For the foregoing reasons the convictions and sentences of defendants Woodrow McGhee, Van Richardson, and Herman Borden are reversed and the cases remanded for retrial.

SANDERS, C. J., and SUMMERS, J., dissent with written reasons.

MARCUS, J., dissents.

SANDERS, Chief Justice (dissenting).

In the present case, the attorneys for defendants attended the identification lineup and monitored the procedure. However, they did not monitor the post-lineup conversation between the police officers and each of the witnesses. For this reason, the majority sets aside the conviction.

In a similar case, the identical contention was rejected by the United States Court of Appeals for the Fifth Circuit in United States v. Banks, 485 F.2d 545 (1973). I would follow that decision in the present case. As noted in that case, a private conference with each witness is required after the lineup to prevent the initial response of one witness from prejudicing the response of another. The identification can be fully tested at the hearing on the motion to suppress.

For the reasons assigned, I respectfully dissent.

*377 SUMMERS, Justice (dissenting).

I dissent for the reasons assigned by the Chief Justice.


[1] On Appeal defendants Borden and McGhee filed briefs in support of essentially identical assignments of error. Defendant Richardson adopted defendant Borden's brief. The numbering of the assignments we adopt is that offered by defendant Borden.

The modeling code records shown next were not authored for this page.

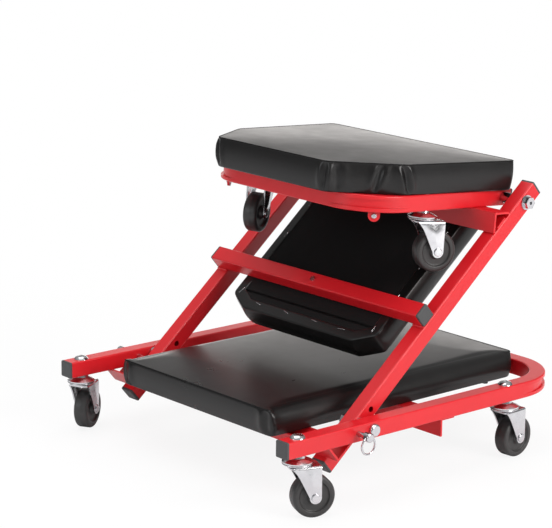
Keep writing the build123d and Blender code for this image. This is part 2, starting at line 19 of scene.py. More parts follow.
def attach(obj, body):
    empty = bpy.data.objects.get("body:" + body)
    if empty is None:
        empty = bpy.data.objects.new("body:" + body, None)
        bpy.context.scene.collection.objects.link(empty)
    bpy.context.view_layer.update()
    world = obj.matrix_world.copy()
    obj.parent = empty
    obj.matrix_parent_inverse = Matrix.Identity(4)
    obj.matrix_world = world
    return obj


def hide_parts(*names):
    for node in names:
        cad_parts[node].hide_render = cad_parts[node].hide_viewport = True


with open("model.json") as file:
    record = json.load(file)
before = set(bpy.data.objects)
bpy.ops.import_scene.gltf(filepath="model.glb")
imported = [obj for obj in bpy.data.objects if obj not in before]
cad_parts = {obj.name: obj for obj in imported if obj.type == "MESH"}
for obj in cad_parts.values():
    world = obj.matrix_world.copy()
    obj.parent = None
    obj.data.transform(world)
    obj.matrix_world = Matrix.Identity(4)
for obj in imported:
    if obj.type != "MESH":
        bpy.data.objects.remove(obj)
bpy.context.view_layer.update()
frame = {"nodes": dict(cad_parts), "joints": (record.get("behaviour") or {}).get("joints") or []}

logging.basicConfig(level=logging.INFO, format="%(name)s: %(message)s")
LOG = logging.getLogger("creeper")

MM = 0.001
Array = np.ndarray


class Body(str, Enum):
    """Moving bodies that carry the new pieces."""

    LOWER = "lower_frame"
    MIDDLE = "middle_frame"
    HEAD = "head_frame"


@dataclass(frozen=True)
class LocalPlane:
    """Plane of one folding frame: x along its tubes, y to the left, z square to the frame.

    Args:
        origin: Where the plane's zero lies, in metres.
        turn: Degrees that the plane leans up about the y axis; a rise along +x is positive.
    """

    origin: tuple[float, float, float]
    turn: float = 0.0

    def axes(self) -> Array:
        """Return the plane's x, y and z directions as rows."""
        lean = math.radians(self.turn)
        return np.array([(math.cos(lean), 0.0, math.sin(lean)), (0.0, 1.0, 0.0),
                         (-math.sin(lean), 0.0, math.cos(lean))])

    def out(self, points: Array) -> Array:
        """Turn local millimetres into the row's metres.

        Args:
            points: Array whose last axis holds x, y and z.

        Returns:
            The same points in the row's frame.
        """
        return np.asarray(self.origin) + (points * MM) @ self.axes()


def joint(name: str) -> tuple[Array, Array]:
    """Return a joint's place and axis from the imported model."""
    made = next(j for j in frame["joints"] if j["name"] == name)
    return np.array(made["pos_m"], float), np.array(made["axis"], float)


# The lower plane starts at the open rail ends, the other two at their hinges.
SETBACK = 127.5
LOW_HINGE, HEAD_HINGE = joint("middle_fold")[0], joint("head_fold")[0]
LOWER_PLANE = LocalPlane((LOW_HINGE[0] - SETBACK * MM, 0.0, LOW_HINGE[2]))
MIDDLE_PLANE = LocalPlane(tuple(LOW_HINGE), 40.3)
HEAD_PLANE = LocalPlane(tuple(HEAD_HINGE), -4.3)


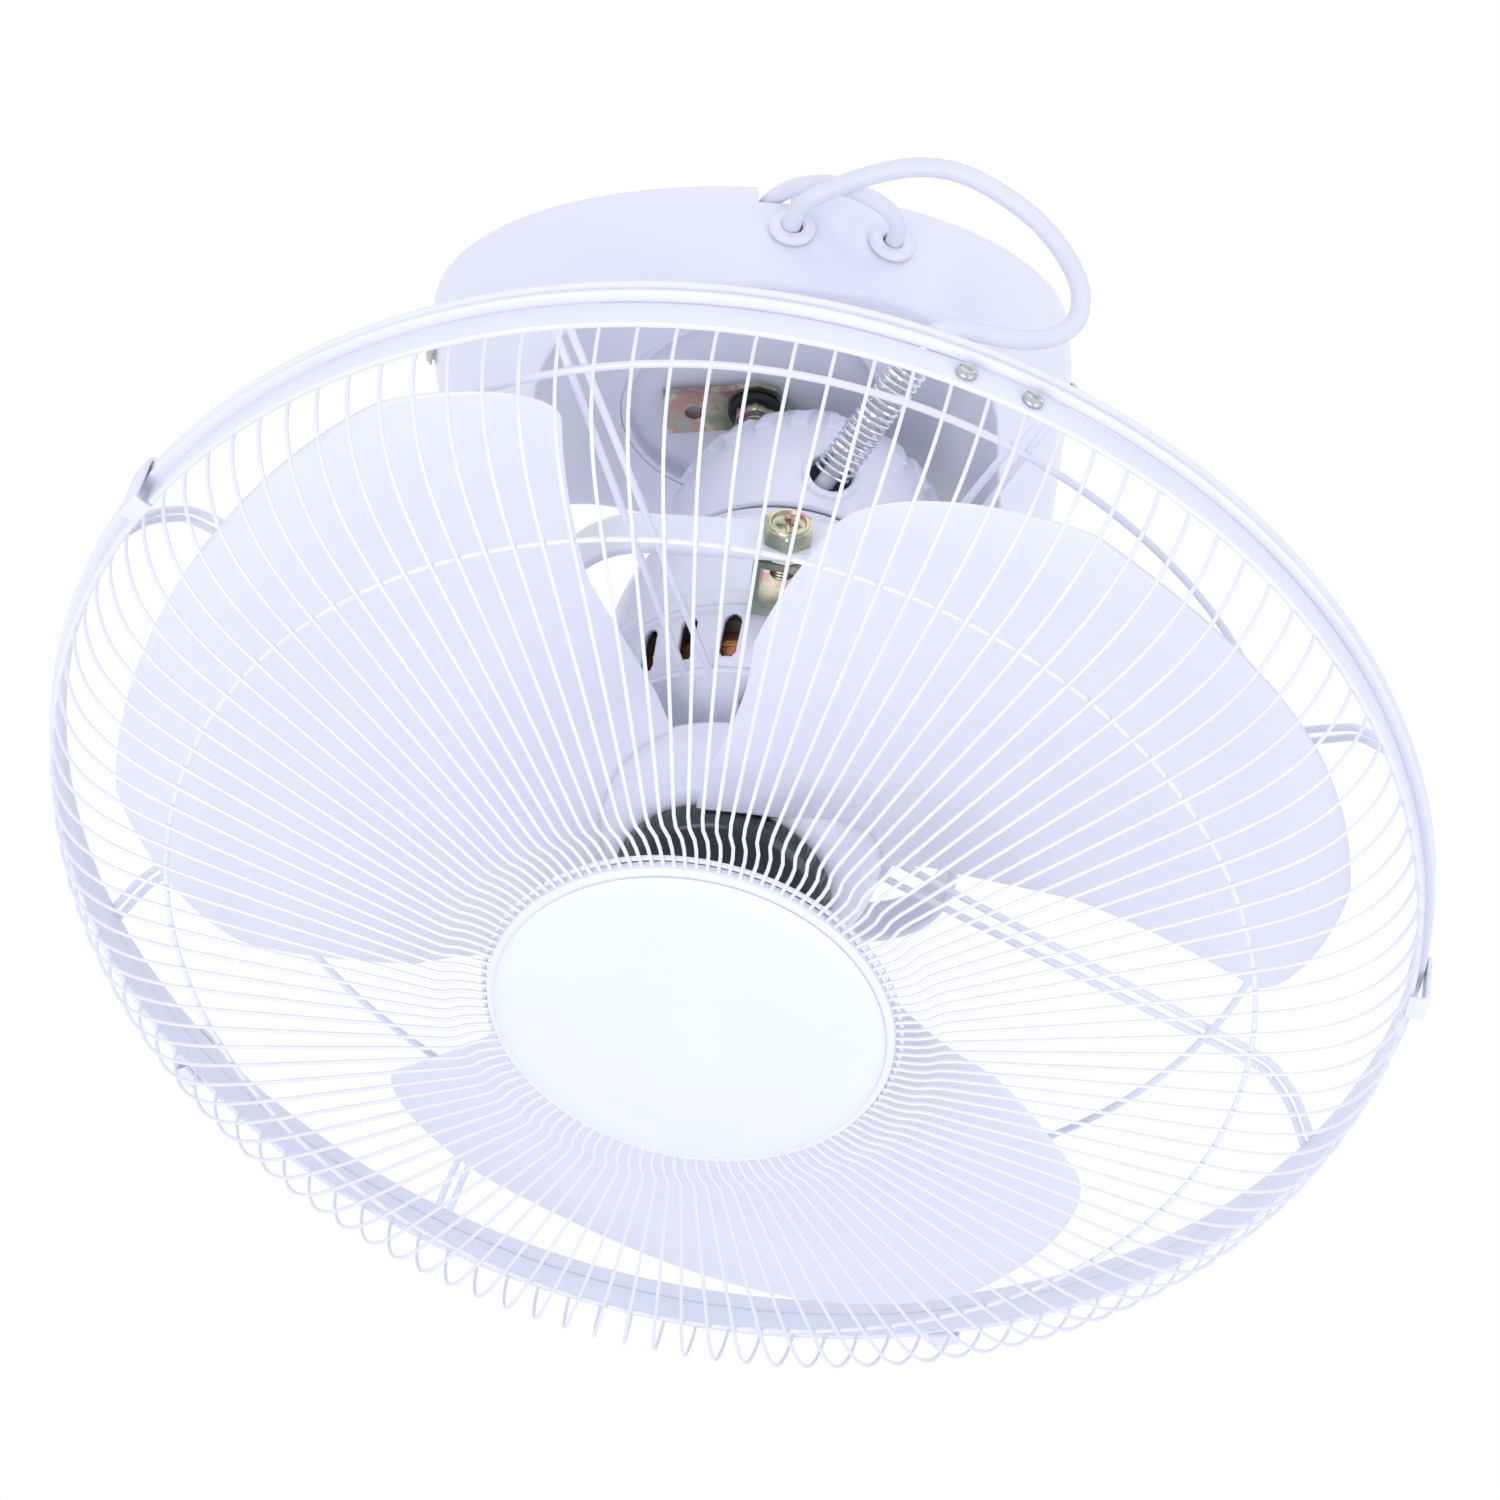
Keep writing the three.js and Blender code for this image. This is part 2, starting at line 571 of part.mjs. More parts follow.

[2] The record in the present case shows that the defense attorneys received information to the effect that one witness at the lineup had identified two of the defendants and the other witness at the lineup had identified one. The record also shows, however, that they were not informed that the witness who identified only one of the defendants had also made a misidentification. This fact was discovered through cross-examination of that witness. For further discussion of the testimony of this witness, see footnote five.

[3] "In all criminal prosecutions the accused shall enjoy the right . . . to have the Assistance of Counsel for his defence."

[4] "* * * At each stage of the proceedings, every person is entitled to assistance of counsel of his choice, or appointed by the court if he is indigent and charged with an offense punishable by imprisonment. * * *"

[5] Although the record in the present case is not conclusive in this regard, we note that the likelihood of improper influence was present here, as indicated by the following cross-examination of one of the witnesses present at the lineup:

"Q. Do you recall the numbers of the people you picked out of the lineup?

A. Yes, number 4 and number 8. [Number 4 was one of the defendants; number 8 was not.]

* * * * * *

Q. Number 4 that you identified at the lineup, which one of those two people was he in the robbery? The one by the cage, or the one at the other end of the bar?

A. He was the one by the end of the bar.

Q. And number 8, where was he?

A. That was the one what shot at Frank. But they said that wasn't the number 8 man. But the one that shot at Frank was the little big-eyed fellow over there.

* * * * * *

Q. Do you see the individuals who committed that robbery in that photograph?

A. Yeah, this one here.

Q. What's his number?

A. Number 4.

Q. What other person?

A. Well, I got number 8. Number 8." (emphasis added)

[6] We are not unaware of the lower federal court cases which have confronted this same problem and desisted from adopting the per se rule we espouse herein. See: United States v. Wilcox, 507 F.2d 364 (4th Cir. 1974), cert. denied, 420 U.S. 979, 95 S. Ct. 1408, 43 L. Ed. 2d 661 (1975); United States v. Banks, 485 F.2d 545 (5th Cir. 1973), cert. denied, 416 U.S. 987, 94 S. Ct. 2391, 40 L. Ed. 2d 764 (1974); Doss v. United States, 431 F.2d 601 (9th Cir 1970); United States v. Cunningham, 423 F.2d 1269 (4th Cir. 1970). Nor are we unaware of the United States Supreme Court's decision in United States v. Ash, 413 U.S. 300, 93 S. Ct. 2568, 37 L. Ed. 2d 619 (1973), wherein the Court found the rationale of the Wade decision to be inapplicable to a photographic identification due to the differences in the circumstances surrounding a photographic identification and a lineup.

[7] The full statements of the prosecutor in State v. Wingerter can be found at 339 So. 2d at 2-3 and are quoted in part below:

"There's a presumption in the law, in addition to the fact that these two people are presumed innocent, as you well know, just like any other defendant that's come into a court of law. Side by side with that in our law there's a presumption in our law which says a person who is found in possession of property recently the unexplained possession that person is presumed to be a thief. Alright, the person who is found in possession of property, and that property is proved to have been recently stolen, and that person cannot explain why he or she has that property, then that person is believed or presumed to be the thief. That presumption, ladies and gentlemen is just as strongjust as strong as the presumption that these two people are innocent. . . ."

[8] Our decision today only concerns the permissibility of defense counsel's inquiring into the verdicts reached in past cases in which a prospective juror served because that was the only question concerning prior voting records posed by counsel in the present case. Consequently, we do not address what would be the next logical question, i. e. how the particular juror(s) voted in those past verdicts. An answer to that question would merely constitute dicta and therefore has not been provided in this opinion. However, it is evident, certainly in this author's view, that defense counsel should be permitted to inquire of a prospective juror how he or she voted as a member of prior juries. Otherwise, absent production of the District Attorney's list of compiled data on the prior voting records of the prospective jurors, defendant would be denied an unfettered opportunity to elicit information of a comparable nature to what the state has assembled prior to trial.